_Exercise_
Show each line from the listing that includes the word "joints".
-=-=-=-=-
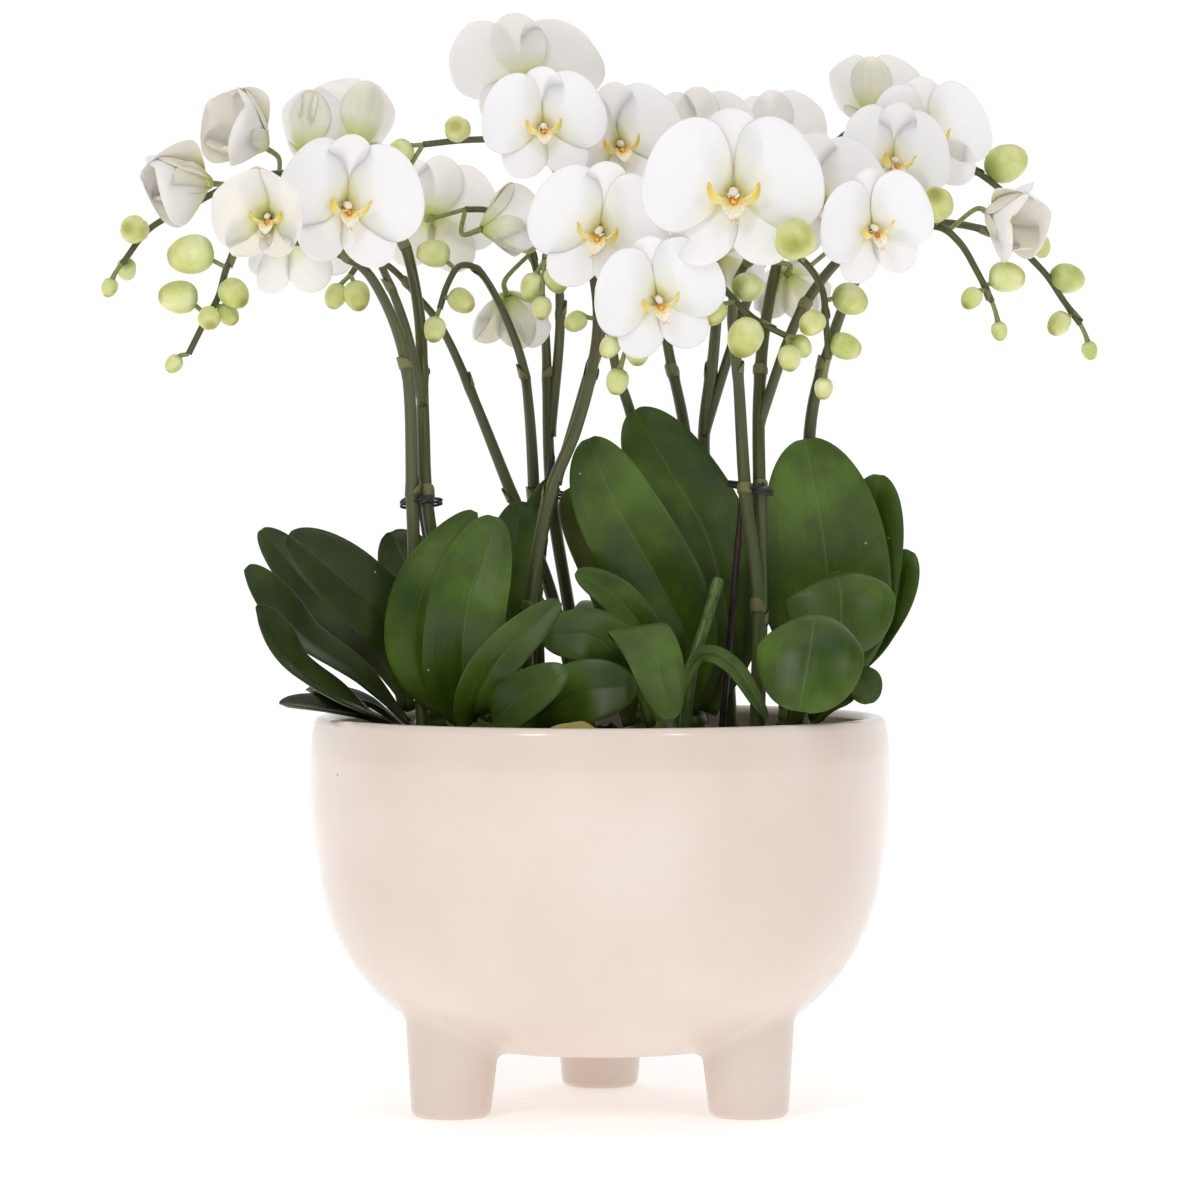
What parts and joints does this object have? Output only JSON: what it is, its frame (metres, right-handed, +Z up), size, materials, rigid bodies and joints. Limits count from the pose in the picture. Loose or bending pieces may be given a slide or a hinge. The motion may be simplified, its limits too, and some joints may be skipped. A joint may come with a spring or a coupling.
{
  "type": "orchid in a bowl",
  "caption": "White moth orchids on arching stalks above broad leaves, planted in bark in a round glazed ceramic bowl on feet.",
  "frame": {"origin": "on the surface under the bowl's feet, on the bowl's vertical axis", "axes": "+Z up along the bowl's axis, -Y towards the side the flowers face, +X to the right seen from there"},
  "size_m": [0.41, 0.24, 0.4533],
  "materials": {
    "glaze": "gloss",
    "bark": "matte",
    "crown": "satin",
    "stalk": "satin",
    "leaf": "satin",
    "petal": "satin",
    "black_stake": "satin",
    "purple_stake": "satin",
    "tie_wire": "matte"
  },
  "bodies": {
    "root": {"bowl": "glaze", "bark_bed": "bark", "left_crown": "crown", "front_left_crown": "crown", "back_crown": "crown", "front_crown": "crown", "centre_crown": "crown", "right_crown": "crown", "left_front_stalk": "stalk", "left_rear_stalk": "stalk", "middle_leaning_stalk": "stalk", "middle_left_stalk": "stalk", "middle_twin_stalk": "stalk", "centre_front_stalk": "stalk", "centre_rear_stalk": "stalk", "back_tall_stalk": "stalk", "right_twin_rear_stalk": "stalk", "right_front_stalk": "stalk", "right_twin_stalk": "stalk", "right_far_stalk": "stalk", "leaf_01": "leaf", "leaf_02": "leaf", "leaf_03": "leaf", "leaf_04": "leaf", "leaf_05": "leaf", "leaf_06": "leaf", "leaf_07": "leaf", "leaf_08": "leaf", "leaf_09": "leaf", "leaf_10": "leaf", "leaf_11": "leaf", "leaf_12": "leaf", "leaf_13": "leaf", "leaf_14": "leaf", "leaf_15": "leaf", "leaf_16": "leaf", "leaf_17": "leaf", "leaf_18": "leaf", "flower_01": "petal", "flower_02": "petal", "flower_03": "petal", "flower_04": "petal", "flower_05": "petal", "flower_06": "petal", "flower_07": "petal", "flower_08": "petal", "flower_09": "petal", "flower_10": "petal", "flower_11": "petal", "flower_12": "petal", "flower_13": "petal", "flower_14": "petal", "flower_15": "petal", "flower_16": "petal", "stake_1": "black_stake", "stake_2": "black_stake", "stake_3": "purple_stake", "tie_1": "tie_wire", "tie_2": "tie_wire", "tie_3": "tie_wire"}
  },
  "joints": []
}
-=-=-=-=-
_Task response_
What parts and joints does this object have? Output only JSON: what it is, its frame (metres, right-handed, +Z up), size, materials, rigid bodies and joints. Limits count from the pose in the picture. Loose or bending pieces may be given a slide or a hinge. The motion may be simplified, its limits too, and some joints may be skipped. A joint may come with a spring or a coupling.
  "joints": []